Annie Laurie at Balloon Juice posts an excerpt from an Esquire article about the Republican's hardening resistance to reality.
[Esquire]: ... [F]or most self-identified “conservatives,” it will never matter how high the water rises or how convincingly the evidence mounts, because from the start the debate about global warming has never been a debate in which rules of evidence apply. Rather, it has been a tectonic collision of belief systems, [where] the vision of America as a uniquely secular nation and the vision of America as a uniquely Christian one smash together and create earthquakes before they create mountain ranges, and in which secular Americans expressing concern for their children’s future and Christian Americans expressing concern for their children’s future turn out to be talking about two different things entirely…

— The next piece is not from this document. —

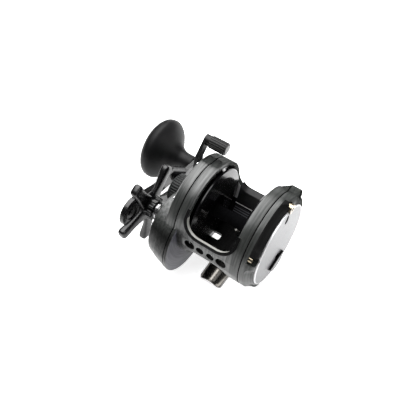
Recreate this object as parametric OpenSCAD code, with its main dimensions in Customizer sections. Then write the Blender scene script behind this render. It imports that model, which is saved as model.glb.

... When Limbaugh derides global warming as a “religion,” he’s on to something, ... global warming has become a religion because Rush and Co. have succeeded in making it one. He has succeeded in recasting the global-warming debate in the same way he has succeeded in recasting the debate over everything else, from taxes to health care to gay marriage. He has made an issue that should be amenable only to fact amenable to faith, indeed subservient to it, so that if people don’t “believe” in global warming, it’s not happening. The great secret to the success of the Republican party since it became an arm of the American church and the American corporation is that it pretends to abide by “absolutes” while remaining committed to the relativism at the heart of all religion, which is that if you believe in something, it exists, and if you don’t, it doesn’t. [emphasis mine]
Laurie concludes with this: "It’s taken us some twelve thousand years to reach our current state of affairs, when a tiny minority of the population of one nation-state has the ability to use...“religious impulse” as a weapon that could potentially destroy the entire human biosphere, and not just that part of it within their own limited fiefdom. Ah, progress…"
Republicanism is a faith-based political party, no different than a religion. To be a Christian or Republican you have to believe things that common sense says is not true. The "preachers" in the Republican party are rich people who want to protect their wealth even if it means possibly destroying the planet. They are hedonists who live only for today and the immediate future, and they succeed because too many Americans are too damn lazy (or stupid) to question why the experts are always "wrong" on issues important to Christians and right on everything else.
--Trakker

Experts don't understand the importance of being right
Being wrong threatens the persona. You're no longer the clever person you thought you were. People can't handle being wrong about anything. Christianity isn't the problem per se. People aren't built to kick off their security blanket, their belief in the correctness of their belief.
Posted by: horsec | June 15, 2011 at 12:22 PM
You're no longer the clever person you thought you were. People can't handle being wrong about anything.
Most of the people I know accept the fact that we don't know everything, and they place a certain amount of trust in the people who do know the things we don't, because we really want to make the right decisions. I'm sure you are the same way. But we quickly learn to distinguish between who actually knows their stuff and those who are blowing smoke.
It seems to me that fundamentalist Christians and Republicans lack this desire to make the right decision, evidently they are so insecure that they can't handle reality if it collides with their fantasies. Too bad they now run this country.